Virtual nursing tied to 72% drop in ED readmissions: 9-hospital study
Virtual nursing for hospital discharge was associated with sharply lower 30-day emergency department readmissions across nine hospitals in a major Southeastern U.S. health system, according to a study published in npj Digital Medicine.
Researchers at the University of North Carolina at Chapel Hill compared 4,662 discharges handled by remotely located virtual nurses with 4,662 traditional in-person discharges, matched on patient and hospital characteristics. Patients discharged through virtual nursing returned to the ED within 30 days at a rate of 3.7%, versus 13.3% for in-person discharge — a 72% relative reduction, or a risk ratio of 0.28. That works out to roughly 1 readmission in 27 virtual-nursing patients, compared with 1 in 8 receiving standard discharge.
The effect held in both settings, with the gap widest in rural hospitals: 3.1% versus 17.9% rural, and 4.1% versus 10.7% urban.
Virtual nurses delivered structured, uninterrupted discharge education — medication reconciliation, teach-back, and care-plan review — from an off-site center operating 7 a.m. to 7 p.m., seven days a week. The health system rolled out the model across the nine hospitals between 2022 and 2024.

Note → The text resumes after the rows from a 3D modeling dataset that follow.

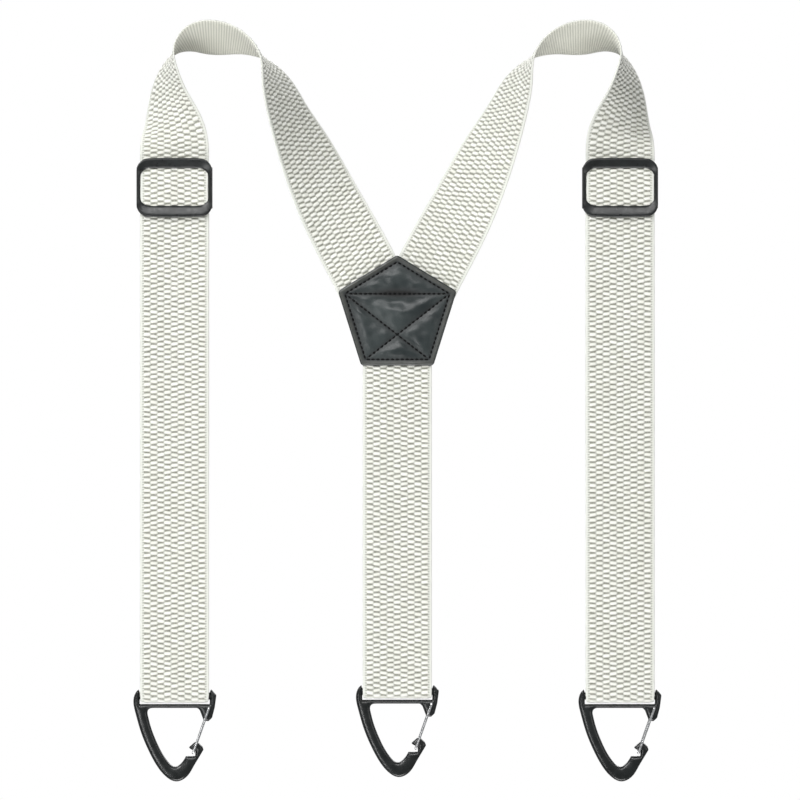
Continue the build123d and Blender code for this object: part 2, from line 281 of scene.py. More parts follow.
def side_frames(x, path, v0=0.0, direction=1.0):
    """Frames along a path in y, z; the outer face lies to the right of the way it runs, seen from +X."""
    keep = np.concatenate([[True], np.linalg.norm(np.diff(path, axis=0), axis=1) > 1e-6])
    path = path[keep]
    s = path_lengths(path)
    rows = max(3, int(round(s[-1] / STEP)) + 1)
    t = np.linspace(0, s[-1], rows)
    yz = np.stack([np.interp(t, s, path[:, 0]), np.interp(t, s, path[:, 1])], -1)
    d = np.gradient(yz, axis=0)
    d /= np.linalg.norm(d, axis=1)[:, None]
    centres = np.column_stack([np.full(rows, x), yz])
    across = np.tile([1.0, 0.0, 0.0], (rows, 1))
    normals = np.column_stack([np.zeros(rows), d[:, 1], -d[:, 0]])
    return centres, across, normals, v0 + direction * t


def arc_points(centre, radius, start, sweep, count=25):
    angles = np.radians(np.linspace(start, start + sweep, count))
    return np.stack([centre[0] + radius * np.cos(angles), centre[1] + radius * np.sin(angles)], -1)


def cubic(knots, values, slope_start, slope_end, t):
    """Smooth cubic through values at knots, with given end slopes, evaluated at t."""
    n = len(knots)
    h = np.diff(knots)
    m, rhs = np.zeros((n, n)), np.zeros((n, values.shape[1]))
    m[0, 0] = m[-1, -1] = 1
    rhs[0], rhs[-1] = slope_start, slope_end
    delta = np.diff(values, axis=0) / h[:, None]
    for i in range(1, n - 1):
        m[i, i - 1], m[i, i], m[i, i + 1] = h[i], 2 * (h[i - 1] + h[i]), h[i - 1]
        rhs[i] = 3 * (h[i] * delta[i - 1] + h[i - 1] * delta[i])
    d = np.linalg.solve(m, rhs)
    k = np.clip(np.searchsorted(knots, t, side="right") - 1, 0, n - 2)
    q = ((t - knots[k]) / h[k])[:, None]
    hk = h[k][:, None]
    return ((1 + 2 * q) * (1 - q) ** 2 * values[k] + q * (1 - q) ** 2 * hk * d[k]
            + q * q * (3 - 2 * q) * values[k + 1] + q * q * (q - 1) * hk * d[k + 1])


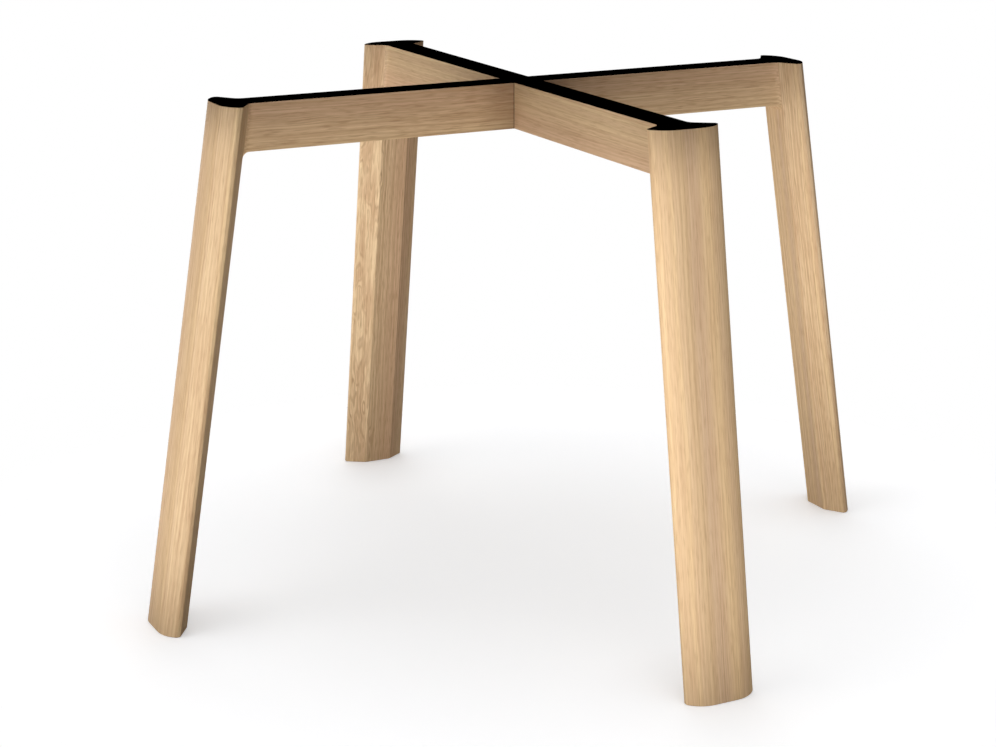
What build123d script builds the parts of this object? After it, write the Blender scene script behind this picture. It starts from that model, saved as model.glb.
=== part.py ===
from build123d import *
from math import radians, tan
import os

# A table frame of solid oak: two rails halved over each other into a cross, with a splayed leg
# at the end of each arm. Lengths are in millimetres. The origin is on the floor, below the
# crossing. The left and right arms lie along X, the front and back arms along Y.

# Whole frame
frame_height = 720.0
rail_reach = 415.0          # from the crossing to the legs' inner flats, level with the frame's top
leg_splay = 114.0           # how much further out the flats stand at the floor

# Rails
rail_thickness = 44.0
rail_height = 64.5
halving_gap = 0.05          # beside each cheek of the halved crossing

# Leg section: an inner flat as wide as the rail, two facets, a narrow flat at each tip, two
# broad shoulders and an outer flat
leg_width = 100.0           # across the tips
leg_depth = 41.0
facet_angle = 34.0          # between a facet and the inner flat
outer_flat_width = 34.0
shoulder_radius = 40.5
arris_radius = 2.0          # both edges of each tip
foot_chamfer = 1.0

# Hollow blends where a rail runs into its leg
side_blend_radius = 15.0
under_blend_radius = 10.0

# Loose tenons, two in each leg joint, one above the other
tenon_width = 28.0
tenon_thickness = 10.0
tenon_spacing = 28.0        # between the two tenons' middles
tenon_in_leg = 26.0
tenon_in_rail = 30.0
tenon_gap = 0.1             # for glue, all round a tenon
mortise_spare_depth = 1.0   # for glue, past each end of a tenon

# Bolt holes for the table top, one through each arm of the cross
fixing_radius = 340.0
fixing_hole_radius = 3.5
head_recess_radius = 8.0
head_recess_depth = 20.0

# Black liner on every top face
liner_thickness = 0.5

wood_top = frame_height - liner_thickness
rail_bottom = wood_top - rail_height
rail_middle = wood_top - rail_height / 2
half_rail = rail_thickness / 2
arm_turns = {"right": 0, "back": 90, "left": 180, "front": 270}


def flat_distance(height):
    """Distance from the frame's axis to a leg's inner flat, at a height above the floor."""
    return rail_reach + leg_splay * (1 - height / frame_height)


def leaning_prism(outline, bottom, top):
    """A plan outline drawn about the inner flat, carried up from bottom to top along the splay."""
    lean = flat_distance(top) - flat_distance(bottom)
    placed = Pos(flat_distance(bottom), 0, bottom) * outline
    return Part() + [Solid.extrude(face, (lean, 0, top - bottom)) for face in placed.faces()]


def leg_section():
    """The leg's outline in plan, with X outward from the inner flat."""
    facet_spread = leg_depth / tan(radians(facet_angle))
    wedge = Polygon(
        (0, -half_rail),
        (leg_depth, -half_rail - facet_spread),
        (leg_depth, half_rail + facet_spread),
        (0, half_rail),
        align=None,
    )
    shoulders = SlotCenterToCenter(outer_flat_width, 2 * shoulder_radius, rotation=90)
    board = Rectangle(2 * leg_depth, leg_width)
    outline = wedge & Pos(leg_depth - shoulder_radius, 0) * shoulders & board
    arrises = outline.vertices().group_by(lambda corner: abs(corner.Y))[-1]
    return fillet(arrises, arris_radius)


def joint_outline():
    """The leg's outline run together with its rail's, with a hollow blend in each corner."""
    stub = 2 * side_blend_radius
    outline = leg_section() + Pos(-stub / 2, 0) * Rectangle(stub, rail_thickness)
    corners = outline.vertices().sort_by(lambda corner: abs(corner.X) + abs(abs(corner.Y) - half_rail))
    return fillet(corners[:2], side_blend_radius)


def blend_outlines():
    """The slivers that the hollow blends add to the leg, and to the rail."""
    blends = joint_outline() - leg_section() - Pos(-side_blend_radius, 0) * Rectangle(
        4 * side_blend_radius, rail_thickness
    )
    outer_side = Pos(leg_depth / 2, 0) * Rectangle(leg_depth, 4 * rail_thickness)
    return blends & outer_side, blends - outer_side


def between_legs(top):
    """The side view of the space between two opposite legs, from the floor up to a height."""
    foot = flat_distance(0)
    head = flat_distance(top)
    return Polygon((-foot, 0), (foot, 0), (head, top), (-head, top), align=None)


def standing(side_view, thickness):
    """A side view drawn in X and Z, made as thick as asked about the middle plane."""
    return extrude(Plane.XZ * side_view, amount=thickness / 2, both=True)


def tenon_shape(gap, spare_depth):
    """One loose tenon, or its mortise: an oval bar through the inner flat, level with the rail."""
    oval = SlotOverall(tenon_width + 2 * gap, tenon_thickness + 2 * gap)
    inner_end = -tenon_in_rail - spare_depth
    bar = extrude(Plane.YZ.offset(inner_end) * oval, amount=tenon_in_rail + tenon_in_leg + 2 * spare_depth)
    return bar


def tenon_places():
    """Where the upper and lower tenon cross the inner flat of the right arm."""
    places = {}
    for name, side in (("upper", 1), ("lower", -1)):
        height = rail_middle + side * tenon_spacing / 2
        places[name] = Pos(flat_distance(height), 0, height)
    return places


def make_tenons():
    return {name: place * tenon_shape(0, 0) for name, place in tenon_places().items()}


def make_mortises():
    return [place * tenon_shape(tenon_gap, mortise_spare_depth) for place in tenon_places().values()]


def make_leg():
    """The right leg."""
    leg = leaning_prism(leg_section(), 0, wood_top)
    foot_edges = leg.faces().sort_by(Axis.Z)[0].edges()
    leg = chamfer(foot_edges, foot_chamfer)
    leg_blends = blend_outlines()[0]
    leg += leaning_prism(leg_blends, rail_bottom, wood_top)
    return leg - make_mortises()


def make_plain_rail():
    """A rail along X with leaning ends, side and under blends, mortises and bolt holes."""
    opening = between_legs(rail_bottom)
    upper_corners = opening.vertices().group_by(Axis.Y)[-1]
    side_view = between_legs(wood_top) - fillet(upper_corners, under_blend_radius)
    rail = standing(side_view, rail_thickness)
    rail_blends = leaning_prism(blend_outlines()[1], rail_bottom, wood_top)
    hole = Pos(fixing_radius, 0, rail_middle) * Cylinder(fixing_hole_radius, 2 * rail_height)
    recess_middle = rail_bottom + head_recess_depth / 2
    recess = Pos(fixing_radius, 0, recess_middle) * Cylinder(head_recess_radius, head_recess_depth)
    for turn in (0, 180):
        rail += Rot(0, 0, turn) * rail_blends
        for cut in make_mortises() + [hole, recess]:
            rail -= Rot(0, 0, turn) * cut
    return rail


def make_halved_rail(housing_side):
    """A rail with its housing cut at the crossing: 1 in the upper half, -1 in the lower half."""
    housing_width = rail_thickness + 2 * halving_gap
    housing = Pos(0, 0, rail_middle + housing_side * rail_height / 2) * Box(
        housing_width, 2 * rail_thickness, rail_height
    )
    return make_plain_rail() - housing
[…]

The study was retrospective and observational, so it shows association rather than causation; the authors flagged possible residual confounding and a single-system scope, and called for randomized trials and cost-effectiveness research.
For hospital leaders weighing virtual nursing amid persistent staffing shortages, the findings offer some of the first multisite, patient-outcome evidence that the model can streamline discharge without compromising short-term safety.